Banned Books Week, 9.24 – 10.1

It’s Banned Books Week, from September 24th to October 1st:

During the last week of September every year, hundreds of libraries and bookstores around the country draw attention to the problem of censorship by mounting displays of challenged books and hosting a variety of events.

The 2011 celebration of Banned Books Week will be held from September 24 through October 1. Banned Books Week is the only national celebration of the freedom to read. It was launched in 1982 in response to a sudden surge in the number of challenges to books in schools, bookstores and libraries.

More than 11,000 books have been challenged since 1982.

Here is the arrogance of the state: it taxes from the privately productive, depriving them of their earnings, builds public institutions, and then tells those very same taxpayers what is, or is not, appropriate for reading at those institutions.
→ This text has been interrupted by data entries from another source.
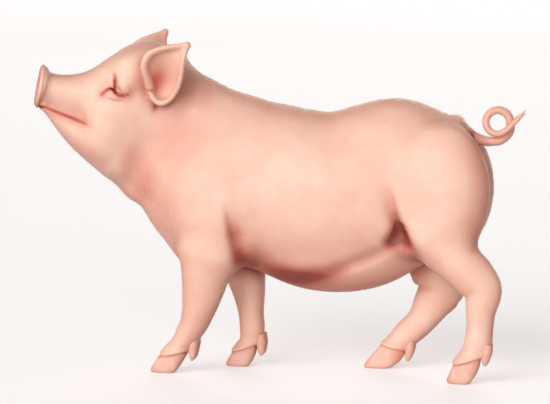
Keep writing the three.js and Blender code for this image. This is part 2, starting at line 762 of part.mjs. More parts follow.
const EAR_ROWS = [
  [266, 97, 25, 4, 90, 14, 0],
  [266, 93, 31, 16, 130, 14, 0],
  [268, 85, 42, 25, 160, 14, 0],
  [266, 89, 66, 35, 152, 14, 3],
  [259, 98, 93, 44, 132, 15, 7],
  [259, 108, 121, 41, 98, 15, 9],
  [269, 117, 142, 29, 78, 15, 10],
  [284, 124, 157, 14, 60, 15, 12],
  [298, 128, 169, 2, 40, 15, 14],
];
const EAR = { thickness: [7.5, 4.4], root: [262, 83, 42], rows: 15, across: 9 };
const EAR_LEAN = { left: 0, right: 12 }; // degrees forwards, about the root
const EAR_SPLAY = { left: 0, right: 17 }; // degrees outwards

function ear(name, side, grow) {
  const stations = EAR_ROWS.map((row, i) => [i, ...row]);
  const root = vec(EAR.root[0], side * EAR.root[1], EAR.root[2]);
  const splay = new THREE.Matrix4().makeRotationX(degToRad(-side * EAR_SPLAY[name]));
  const lean = new THREE.Matrix4().makeTranslation(root).multiply(turnY(-EAR_LEAN[name])).multiply(splay);
  lean.multiply(new THREE.Matrix4().makeTranslation(root.clone().negate())).premultiply(headFrame);
  const rings = Array.from({ length: EAR.rows }, (_, i) => {
    const share = i / (EAR.rows - 1);
    const t = i === 0 ? -grow / 20 : share * (EAR_ROWS.length - 1);
    const columns = [1, 2, 3, 4, 5, 6, 7];
    const [u, v, n, width, wrap, open, slant] = columns.map((column) => between(stations, t, column));
    const half = degToRad(wrap / 2);
    const radius = width / Math.sin(Math.min(half, Math.PI / 2));
    const depth = radius * (1 - Math.cos(half));
    const thick = lerp(...EAR.thickness, share) / 2 + grow;
    const facing = degToRad(open);
    const backward = vec(Math.cos(facing), Math.sin(facing), -Math.tan(degToRad(slant))).normalize();
    const outward = vec(-Math.sin(facing), Math.cos(facing), 0);
    const middle = vec(u, v, n);
    const arc = (offset) =>
      Array.from({ length: EAR.across }, (_, j) => {
        const angle = lerp(-1, 1, j / (EAR.across - 1)) * (half + grow / radius);
        const across = Math.sin(angle) * (radius + offset);
        const out = radius - Math.cos(angle) * (radius + offset) - depth / 2;
        const p = middle.clone().addScaledVector(backward, across).addScaledVector(outward, out);
        return vec(p.x, p.y * side, p.z).applyMatrix4(lean);
      });
    return [...arc(thick), ...arc(-thick).reverse()];
  });
  return stack(rings);
}
for (const [name, side] of [["left", -1], ["right", 1]]) {
  addNode(`ear_${name}`, ear(name, side, 0), skin);
  head = head.subtract(ear(name, side, GAP));
}
addNode("head", head, skin);

// ---------------------------------------------------------------- tail
// A tube along a smooth line through [x, y, z, radius], cut into three lengths. The middle one is a coil of
// a little more than one turn, which starts wider than it ends.

const COIL = { x: 532, z: 582, radius: 26.5, startRadius: 42, startAngle: -80, endAngle: 305, points: 11 };
const coilPoint = (_, i) => {
  const share = i / (COIL.points - 1);
  const angle = degToRad(lerp(COIL.startAngle, COIL.endAngle, share));
  const radius = lerp(COIL.radius, COIL.startRadius, clamp(1 - 4.6 * share, 0, 1));
  const y = lerp(7.5, -16, share);
  return [COIL.x + radius * Math.cos(angle), y, COIL.z + radius * Math.sin(angle), lerp(11, 8, share)];
};
const TAIL = [
  [434, 0, 571, 22],
  [462, 1, 553, 16.5],
  [493, 3, 541, 12.6],
  [518, 5, 537, 11.2],
  ...Array.from({ length: COIL.points }, coilPoint),
  [562, -17, 574, 7],
  [577, -18, 589, 6],
  [590, -18.5, 602, 3.4],
];

function tailLength(from, to, grow) {
  const line = TAIL.map((point, i) => [i, ...point]);
  const count = Math.round((to - from) * 2) + 1;
  const point = (t) => vec(between(line, t, 1), between(line, t, 2), between(line, t, 3));
  const rings = Array.from({ length: count }, (_, i) => {
    const t = lerp(from, to, i / (count - 1));
    const tangent = point(Math.min(t + 0.05, TAIL.length - 1)).sub(point(Math.max(t - 0.05, 0))).normalize();
    const aside = vec(0, 1, 0).addScaledVector(tangent, -tangent.y).normalize();
    const above = aside.clone().cross(tangent);
    const radius = between(line, t, 4) + grow;
    return Array.from({ length: 9 }, (_, j) => {
      const angle = (j / 9) * 2 * Math.PI;
      const sideways = aside.clone().multiplyScalar(Math.cos(angle) * radius);
      return point(t).add(sideways).addScaledVector(above, Math.sin(angle) * radius);
    });
  });
  return stack(rings);
}
const TAIL_GAP = 0.02; // of a step between two points of the line
const COIL_END = 3 + COIL.points;
addNode("tail_base", tailLength(0.5, 3.5, 0), skin);
addNode("tail_loop", tailLength(3.5 + TAIL_GAP, COIL_END, 0), skin);
addNode("tail_tip", tailLength(COIL_END + TAIL_GAP, TAIL.length - 1, 0), skin);
rump = rump.subtract(tailLength(0.5 - TAIL_GAP, 3.5, GAP));
addNode("rump", rump, skin);

// ---------------------------------------------------------------- the middle of the footprint is the origin

const bounds = new THREE.Box3().setFromObject(pig);
pig.position.set(-(bounds.min.x + bounds.max.x) / 2, -(bounds.min.y + bounds.max.y) / 2, -bounds.min.z);

export default pig;
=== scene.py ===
# %% [markdown]
# # A young pig at life size
# The frame holds the pig's solids: parted flesh, hooves and eyes. This notebook dresses them. One skin covers
# all the flesh, worked out as a smooth field and then meshed finely where the face, ears and feet need it.
# Hooves, eyes and bristles are surfaces of their own. We start by loading the solids as a fixed frame.

# %% Load the frame
import math
import time

import bpy
import numpy as np
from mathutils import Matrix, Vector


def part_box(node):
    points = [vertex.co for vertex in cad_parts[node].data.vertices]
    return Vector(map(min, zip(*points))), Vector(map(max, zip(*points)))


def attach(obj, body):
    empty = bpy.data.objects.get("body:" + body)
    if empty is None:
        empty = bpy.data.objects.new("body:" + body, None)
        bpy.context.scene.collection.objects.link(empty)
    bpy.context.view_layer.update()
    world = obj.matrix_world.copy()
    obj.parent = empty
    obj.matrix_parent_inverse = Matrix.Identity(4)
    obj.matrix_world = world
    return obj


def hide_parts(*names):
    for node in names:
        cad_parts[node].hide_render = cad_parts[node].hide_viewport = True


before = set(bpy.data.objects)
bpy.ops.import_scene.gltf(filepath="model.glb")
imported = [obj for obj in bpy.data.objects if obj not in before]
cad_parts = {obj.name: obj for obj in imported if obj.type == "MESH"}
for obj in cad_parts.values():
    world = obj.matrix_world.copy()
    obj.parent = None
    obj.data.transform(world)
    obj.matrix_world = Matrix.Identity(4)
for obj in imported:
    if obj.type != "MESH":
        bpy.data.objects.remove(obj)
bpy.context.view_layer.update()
BEGAN = time.time()

# %% [markdown]
# ## Two frames
# A pig is easiest to describe in the millimetres of a workshop drawing, with the trunk along X and its head
# turned off that line. So the head gets a frame of its own: u runs back from the snout disc, v to the pig's
# right and n up through the forehead. The same few angles set both, so nothing is fitted by eye. The eyeball's
# solid, whose centre is known in both frames, gives the shift from the drawing's origin to the frame's.

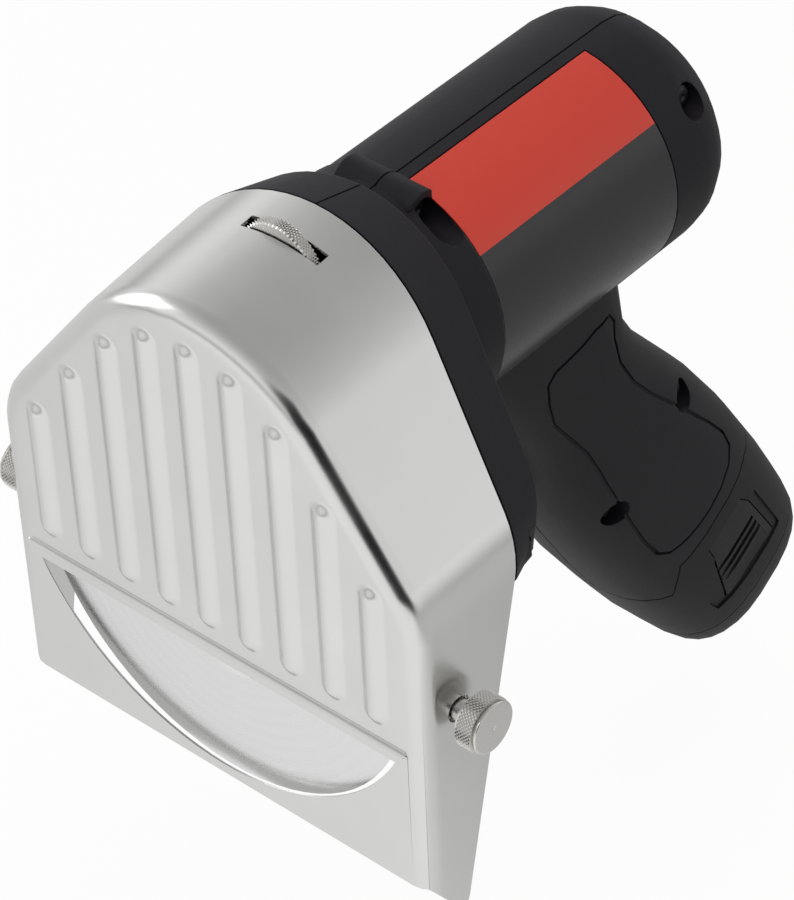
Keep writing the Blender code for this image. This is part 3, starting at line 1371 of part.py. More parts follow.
def build_buttons(case):
    """Two release buttons with grooved lower ends, each in a framed bed in the pack's side."""
    middle = BUTTON_TOP + BUTTON_LENGTH / 2
    front, rear, surface = grip_station(middle)
    outer = surface - BUTTON_SINK
    inner = outer - BUTTON_THICK
    floor = inner - BUTTON_TRAVEL - GAP
    top = BUTTON_TOP - CUT
    foot = BUTTON_TOP + BUTTON_LENGTH + 2 * CUT
    frame = make("frame", button_slab(FRAME_SHARES, -GUARD_HALF, GUARD_HALF))
    combine(frame, make("frame_floor", grip_loft(top, foot, FRAME_DEPTH)))
    combine(case, frame)
    for side, name in ((-1, "left"), (1, "right")):
        bed = button_slab(BUTTON_SHARES, side * floor, side * GUARD_HALF, GAP)
        combine(case, make("bed", bed))
        origin = grip_point(middle, 0, side * inner)
        plate = button_slab(BUTTON_SHARES, side * inner, side * GUARD_HALF)
        button = make(f"release_button_{name}", plate, BLACK, origin)
        combine(button, make("skin", grip_loft(top, foot, BUTTON_SINK)), "INTERSECT")
        x0, x1 = sorted((side * (outer - BUTTON_GROOVE), side * GUARD_HALF))
        for start, end in BUTTON_GROOVE_SHARES:
            low = (x0, BUTTON_TOP + start * BUTTON_LENGTH, -2 * BUTTON_HALF)
            high = (x1, BUTTON_TOP + end * BUTTON_LENGTH, BUTTON_HALF / 2)
            combine(button, make("groove", grip_block(low, high)))


def build_contacts():
    """Block above the pack whose three blades reach into the pack's tower."""
    base = STICK_TOP - TOWER_HEIGHT - GAP
    low = (-TOWER_HALF, base - TOWER_HEIGHT, -TOWER_DEPTH)
    high = (TOWER_HALF, base, TOWER_DEPTH)
    contacts = make("contact_block", grip_block(low, high), BRASS)
    for k in (-1, 0, 1):
        x = k * CONTACT_PITCH
        low = (x - CONTACT_THICK / 2, base - GAP, -TOWER_DEPTH * 0.7)
        high = (x + CONTACT_THICK / 2, base + TOWER_HEIGHT * 0.7, TOWER_DEPTH * 0.7)
        combine(contacts, make("blade", grip_block(low, high)), "UNION")


clear_scene()
build_guard()
web_back, screw_end = build_blade()
race_front, gear_front, gear_back = build_shaft(web_back, screw_end)
build_gears(gear_front, gear_back)
floor_back = build_gearbox(race_front, gear_back)
build_bracket()
build_thumb_screws()
build_wheel()
build_motor(floor_back)
split_housing(build_housing(build_cavity(floor_back, gear_back)))
build_case_screws()
inner = BARREL_R - LABEL_SINK + GAP / 2
make("label_sheet", label_solid(inner, inner + LABEL_THICK, 0.0), LABEL)
build_trigger()
build_battery()
build_contacts()
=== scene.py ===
# %% [markdown]
# # A cordless kebab slicer
# The real tool is a round blade behind a folded steel guard, driven by a motor in a
# moulded housing with a pistol grip. The working model comes in as a fixed frame, and
# this script gives it its surfaces: pressed ribs, knurling, rounded edges and finishes.
# Everything is in metres. X runs across the tool, Y back along the motor and Z up.

# %% Load the working model
import json
import math

import bpy
from mathutils import Matrix, Vector


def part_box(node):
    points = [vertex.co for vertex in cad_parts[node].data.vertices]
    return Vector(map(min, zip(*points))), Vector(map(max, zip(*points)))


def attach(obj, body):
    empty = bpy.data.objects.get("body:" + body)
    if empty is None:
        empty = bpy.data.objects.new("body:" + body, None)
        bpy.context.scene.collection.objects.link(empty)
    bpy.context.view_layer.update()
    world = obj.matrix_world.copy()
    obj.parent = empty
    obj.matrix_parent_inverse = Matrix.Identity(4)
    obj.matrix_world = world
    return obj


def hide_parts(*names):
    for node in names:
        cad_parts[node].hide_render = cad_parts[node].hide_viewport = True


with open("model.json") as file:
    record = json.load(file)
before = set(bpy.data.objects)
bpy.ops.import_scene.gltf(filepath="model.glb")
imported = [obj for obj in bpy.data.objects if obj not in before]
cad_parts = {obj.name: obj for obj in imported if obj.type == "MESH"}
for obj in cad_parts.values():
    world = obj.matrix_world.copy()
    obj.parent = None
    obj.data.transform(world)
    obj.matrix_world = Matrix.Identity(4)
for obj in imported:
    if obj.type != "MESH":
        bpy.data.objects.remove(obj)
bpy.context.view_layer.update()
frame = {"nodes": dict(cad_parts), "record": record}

MM = 0.001
HAIR = 0.01 * MM
print("nodes in the frame:", len(frame["nodes"]))

# %% [markdown]
# ## Camera
# The photograph looks down on the tool from the front right with a long lens, so the
# guard's edges stay almost parallel. The place, the view direction and the lens were
# solved from the guard's straight edges and its evenly spaced ribs. A matrix of right,
# up and back vectors turns the camera, which is exact at any roll.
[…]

Their money was good enough to take in taxes, but their choice of books in publicly-funded schools and libraries? Oh, no, some middling bureaucrat, some starched scold, and more abercrombies than one could shake a stick at – they’ll decide what’s right.

Daily Bread for 9.26

Good morning.

It’s rain and thunder today with a high of sixty-three for the Whippet City.

The Community Development Authority meets today at 4:30. The meeting agenda is available online.

At Item 11, one sees that the meeting will go into closed, executive session to

  • Adjourn to closed session at approximately 6:00PM to reconvene at approximately 6:15PM per Wisconsin State Statutes 19.85(1)(c) “considering employment, promotion, compensation or performance evaluation data of any public employee over which the governmental body has jurisdiction or exercises responsibility”
  • a. Pay for the Executive Director Position

    Members of the Authority may set any salary they want, but nothing they say changes the sensible conclusion that the proper level of compensation for anyone currently connected to the Tax Incremental District 4 fiasco is between $1.29 and $1.37 annually.

    If they were deliberating generally – without thinking of a particular prospect now connected to that shameful mess – then the proper level of compensation would be in a range between $1,097,241 and $1,238,876 annually.  The higher compensation for an executive director who’d be an outsider not connected to past, serial failures would be fair compensation for all the Maalox and aspirin a normal person would need to purchase upon realizing what he’d stepped into.